The World Health Organization said Monday that Washington had not provided evidence to support "speculative" claims by the U.S. President that the new coronavirus originated in a Chinese laboratory.
"We have not received any specific data or evidence from the United States government regarding the alleged origin of the virus – so from our perspective, this remains speculative," said Michael Ryan, WHO's emergency director, in a virtual briefing.
Scientists believe the killer virus jumped from animals to humans, emerging in China at the end of last year, possibly from a market in Wuhan that sells exotic animals for meat.
Leading U.S. epidemiologist Anthony Fauci repeated the WHO statement in an interview published Monday night by National Geographic.
"If you look at the evolution of the virus in bats and what's out there now, (the scientific evidence) is very, very strongly inclined to it, it could not have been artificially or deliberately manipulated," Fauci told the magazine.
"Everything about gradual evolution over time strongly indicates that (this virus) evolved in the wild and then jumped species," he said.
U.S. President Donald Trump, increasingly critical of China's outbreak management, claims to have evidence that it started in a Wuhan laboratory.
And U.S. Secretary of State Mike Pompeo said on Sunday that "huge evidence" supported this claim, although the U.S. intelligence community last week said it would continue to study whether the outbreak resulted from contact with infected animals or a laboratory accident.
China vehemently denied suggestions that the laboratory was the source.
"Like any evidence-based organization, we would be very willing to receive any information regarding the origin of the virus," said Ryan, emphasizing that this was "a very important piece of public health information for future control."
"If this data and evidence is available, it will be for the United States government to decide if and when it can be shared, but it is difficult for WHO to operate in the information vacuum in this regard," he added.
– Science at the center –
The UN health agency – which also faced sharp criticism from Trump over allegations that it initially minimized the severity of the outbreak to protect China – repeatedly said the virus clearly appears to have originated naturally from an animal source.
WHO expert Maria Van Kerkhove emphasized during Monday's briefing that there were about 15,000 complete genome sequences of the new coronavirus available and "from all the evidence we've seen … this virus is of natural origin".
Although coronaviruses often originate from bats, Van Kerkhove and Ryan emphasized the importance of finding out how the virus that causes COVID-19 passed on to humans and which animal served as an "intermediate host" along the way.
"We need to understand more about this natural origin, and particularly about intermediate hosts," said Ryan.
It was important to know "so that we can implement the right public health policies and animal-human interface that will prevent this from happening again," he emphasized.

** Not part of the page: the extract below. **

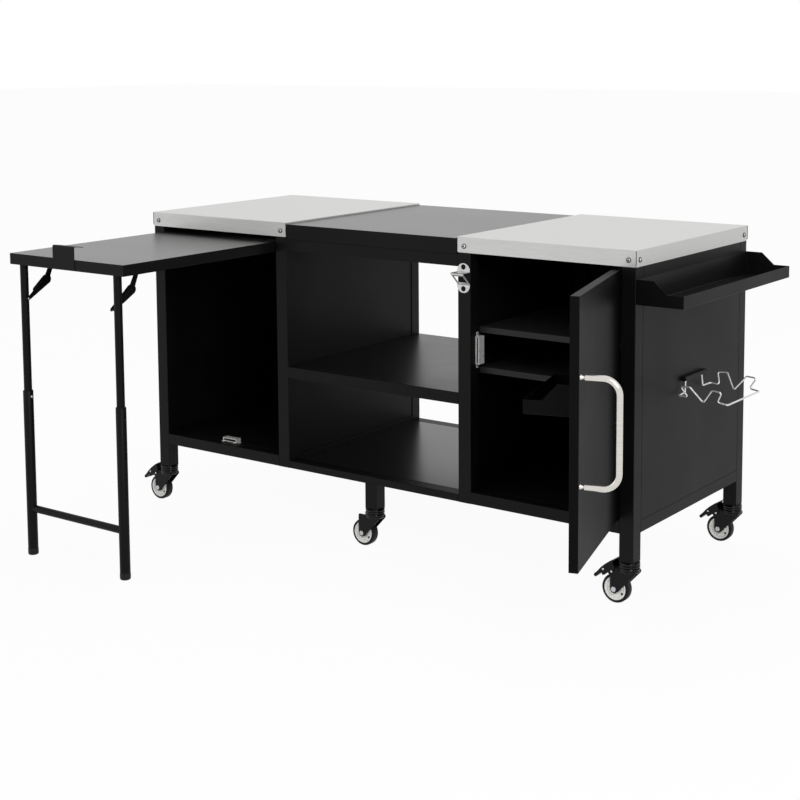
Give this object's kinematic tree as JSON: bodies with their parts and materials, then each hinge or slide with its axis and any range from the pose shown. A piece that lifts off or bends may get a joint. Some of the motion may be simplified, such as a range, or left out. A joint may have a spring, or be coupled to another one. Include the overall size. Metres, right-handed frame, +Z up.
{
  "type": "grill cart with storage",
  "caption": "Outdoor grill cart on casters: steel-topped cabinets beside an open shelf bay, a lift-up table door on folding legs, a tray door, a side tray and a bag holder.",
  "frame": {"origin": "centre of the whole part's footprint box, at floor level, in the pictured state", "axes": "+X to the right along the covers, -Y towards the front, +Z up"},
  "size_m": [1.9275, 1.2434, 0.9],
  "materials": {
    "black_steel": "satin black powder coat",
    "stainless": "brushed",
    "fastener_steel": "satin",
    "black_plastic": "matte",
    "caster_steel": "gloss black",
    "wheel_rubber": "smooth tread on a light grey centre"
  },
  "bodies": {
    "cart": {"front_post_1": "black_steel", "front_post_2": "black_steel", "front_post_3": "black_steel", "front_post_4": "black_steel", "rear_posts": "black_steel", "middle_legs": "black_steel", "bottom_rails_front": "black_steel", "top_rails_front": "black_steel", "rear_rails": "black_steel", "cross_rails": "black_steel", "end_floors": "black_steel", "middle_floor": "black_steel", "side_panels": "black_steel", "divider_panels": "black_steel", "back_panels": "black_steel", "middle_shelf": "black_steel", "right_shelves": "black_steel", "cover_left": "stainless", "cover_right": "stainless", "cover_middle": "black_steel", "flap_pins": "fastener_steel", "door_pivots": "fastener_steel", "side_tray": "black_steel", "bag_bracket": "black_steel", "bag_wire": "stainless", "bottle_opener": "stainless", "magnetic_catches": "black_plastic", "caster_housings": "caster_steel"},
    "flap": {"flap_panel": "black_steel", "flap_pull": "black_steel", "brace_brackets": "black_steel"},
    "leg_upper": {"leg_frame_upper": "black_steel"},
    "leg_lower": {"leg_frame_lower": "black_steel", "foot_caps": "black_plastic", "snap_buttons": "fastener_steel"},
    "brace_upper": {"brace_upper_links": "black_steel"},
    "brace_lower": {"brace_lower_links": "black_steel"},
    "door": {"door_panel": "black_steel", "door_handle": "stainless", "door_tray": "black_steel"},
    "caster_front_left": {"fork_front_left": "caster_steel"},
    "wheel_front_left": {"wheel_front_left": "wheel_rubber"},
    "pedal_front_left": {"pedal_front_left": "caster_steel"},
    "caster_front_middle": {"fork_front_middle": "caster_steel"},
    "wheel_front_middle": {"wheel_front_middle": "wheel_rubber"},
    "caster_front_right": {"fork_front_right": "caster_steel"},
    "wheel_front_right": {"wheel_front_right": "wheel_rubber"},
    "pedal_front_right": {"pedal_front_right": "caster_steel"},
    "caster_rear_left": {"fork_rear_left": "caster_steel"},
    "wheel_rear_left": {"wheel_rear_left": "wheel_rubber"},
    "pedal_rear_left": {"pedal_rear_left": "caster_steel"},
    "caster_rear_middle": {"fork_rear_middle": "caster_steel"},
    "wheel_rear_middle": {"wheel_rear_middle": "wheel_rubber"},
    "caster_rear_right": {"fork_rear_right": "caster_steel"},
    "wheel_rear_right": {"wheel_rear_right": "wheel_rubber"},
    "pedal_rear_right": {"pedal_rear_right": "caster_steel"}
  },
  "joints": [
    {"name": "flap_hinge", "type": "hinge", "parent": "cart", "child": "flap", "pos_m": [-0.62162, -0.01525, 0.827], "axis": [1, 0, 0], "range_deg": [-30, 0]},
    {"name": "leg_fold", "type": "hinge", "parent": "flap", "child": "leg_upper", "pos_m": [-0.62162, -0.60475, 0.824], "axis": [1, 0, 0], "range_deg": [0, 90]},
    {"name": "leg_slide", "type": "slide", "parent": "leg_upper", "child": "leg_lower", "axis": [0, 0, 1], "range_m": [0, 0.24]},
    {"name": "brace_upper_fold", "type": "hinge", "parent": "flap", "child": "brace_upper", "pos_m": [-0.62162, -0.51075, 0.83], "axis": [1, 0, 0], "range_deg": [-56.53, 0]},
    {"name": "brace_lower_fold", "type": "hinge", "parent": "leg_upper", "child": "brace_lower", "pos_m": [-0.62162, -0.60875, 0.72], "axis": [1, 0, 0], "range_deg": [0, 56.03]},
    {"name": "door_hinge", "type": "hinge", "parent": "cart", "child": "door", "pos_m": [0.71442, -0.02735, 0.536], "axis": [0, 0, 1], "range_deg": [-106.7, 8.3]},
    {"name": "swivel_front_left", "type": "hinge", "parent": "cart", "child": "caster_front_left", "pos_m": [-0.86487, -0.01025, 0.097], "axis": [0, 0, 1], "continuous": true},
    {"name": "roll_front_left", "type": "hinge", "parent": "caster_front_left", "child": "wheel_front_left", "pos_m": [-0.89987, -0.01025, 0.0375], "axis": [0, 1, 0], "continuous": true},
    {"name": "brake_front_left", "type": "hinge", "parent": "caster_front_left", "child": "pedal_front_left", "pos_m": [-0.91887, -0.01025, 0.086], "axis": [0, -1, 0], "range_deg": [0, 10]},
    {"name": "swivel_front_middle", "type": "hinge", "parent": "cart", "child": "caster_front_middle", "pos_m": [-0.06237, -0.01025, 0.097], "axis": [0, 0, 1], "continuous": true},
    {"name": "roll_front_middle", "type": "hinge", "parent": "caster_front_middle", "child": "wheel_front_middle", "pos_m": [-0.09738, -0.01025, 0.0375], "axis": [0, 1, 0], "continuous": true},
    {"name": "swivel_front_right", "type": "hinge", "parent": "cart", "child": "caster_front_right", "pos_m": [0.74013, -0.01025, 0.097], "axis": [0, 0, 1], "continuous": true},
    {"name": "roll_front_right", "type": "hinge", "parent": "caster_front_right", "child": "wheel_front_right", "pos_m": [0.70513, -0.01025, 0.0375], "axis": [0, 1, 0], "continuous": true},
    {"name": "brake_front_right", "type": "hinge", "parent": "caster_front_right", "child": "pedal_front_right", "pos_m": [0.68612, -0.01025, 0.086], "axis": [0, -1, 0], "range_deg": [0, 10]},
    {"name": "swivel_rear_left", "type": "hinge", "parent": "cart", "child": "caster_rear_left", "pos_m": [-0.86487, 0.59475, 0.097], "axis": [0, 0, 1], "continuous": true},
    {"name": "roll_rear_left", "type": "hinge", "parent": "caster_rear_left", "child": "wheel_rear_left", "pos_m": [-0.89987, 0.59475, 0.0375], "axis": [0, 1, 0], "continuous": true},
    {"name": "brake_rear_left", "type": "hinge", "parent": "caster_rear_left", "child": "pedal_rear_left", "pos_m": [-0.91887, 0.59475, 0.086], "axis": [0, -1, 0], "range_deg": [0, 10]},
    {"name": "swivel_rear_middle", "type": "hinge", "parent": "cart", "child": "caster_rear_middle", "pos_m": [-0.06237, 0.59475, 0.097], "axis": [0, 0, 1], "continuous": true},
    {"name": "roll_rear_middle", "type": "hinge", "parent": "caster_rear_middle", "child": "wheel_rear_middle", "pos_m": [-0.09738, 0.59475, 0.0375], "axis": [0, 1, 0], "continuous": true},
    {"name": "swivel_rear_right", "type": "hinge", "parent": "cart", "child": "caster_rear_right", "pos_m": [0.74013, 0.59475, 0.097], "axis": [0, 0, 1], "continuous": true},
    {"name": "roll_rear_right", "type": "hinge", "parent": "caster_rear_right", "child": "wheel_rear_right", "pos_m": [0.70513, 0.59475, 0.0375], "axis": [0, 1, 0], "continuous": true},
    {"name": "brake_rear_right", "type": "hinge", "parent": "caster_rear_right", "child": "pedal_rear_right", "pos_m": [0.68612, 0.59475, 0.086], "axis": [0, -1, 0], "range_deg": [0, 10]}
  ],
  "couplings": [
    {"joint": "leg_slide", "follows": "leg_fold", "m_per_rad": 0.15279},
    {"joint": "brace_upper_fold", "follows": "leg_fold", "ratio": -0.62802},
    {"joint": "brace_lower_fold", "follows": "leg_fold", "ratio": 0.62245}
  ]
}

WHO said last week that it wanted to be invited to participate in Chinese investigations into the animal origins of the pandemic, which in a matter of months killed more than 250,000 people worldwide.
"We offer, as in all cases in all countries, assistance in carrying out these investigations," said Ryan on Monday.

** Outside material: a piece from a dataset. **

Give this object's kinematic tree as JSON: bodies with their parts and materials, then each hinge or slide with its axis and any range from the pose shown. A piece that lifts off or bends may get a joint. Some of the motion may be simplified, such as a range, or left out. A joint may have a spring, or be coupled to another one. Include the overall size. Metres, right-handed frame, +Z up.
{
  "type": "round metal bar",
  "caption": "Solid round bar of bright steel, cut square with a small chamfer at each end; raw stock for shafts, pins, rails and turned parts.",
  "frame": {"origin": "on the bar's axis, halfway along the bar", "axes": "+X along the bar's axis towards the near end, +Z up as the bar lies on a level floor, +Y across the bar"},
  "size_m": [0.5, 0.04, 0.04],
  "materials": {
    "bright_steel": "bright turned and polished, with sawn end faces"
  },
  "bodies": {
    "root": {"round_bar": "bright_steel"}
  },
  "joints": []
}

"We can learn from Chinese scientists," he said.
But he warned that if the questions about the virus's origin were "designed as an aggressive investigation of irregularities, I think it is much more difficult to deal with. This is a political issue.
"Science needs to be at the center," he said.
"If we have a scientific investigation and a scientific investigation of what are the species of origin and the intermediate species, that will benefit everyone on the planet".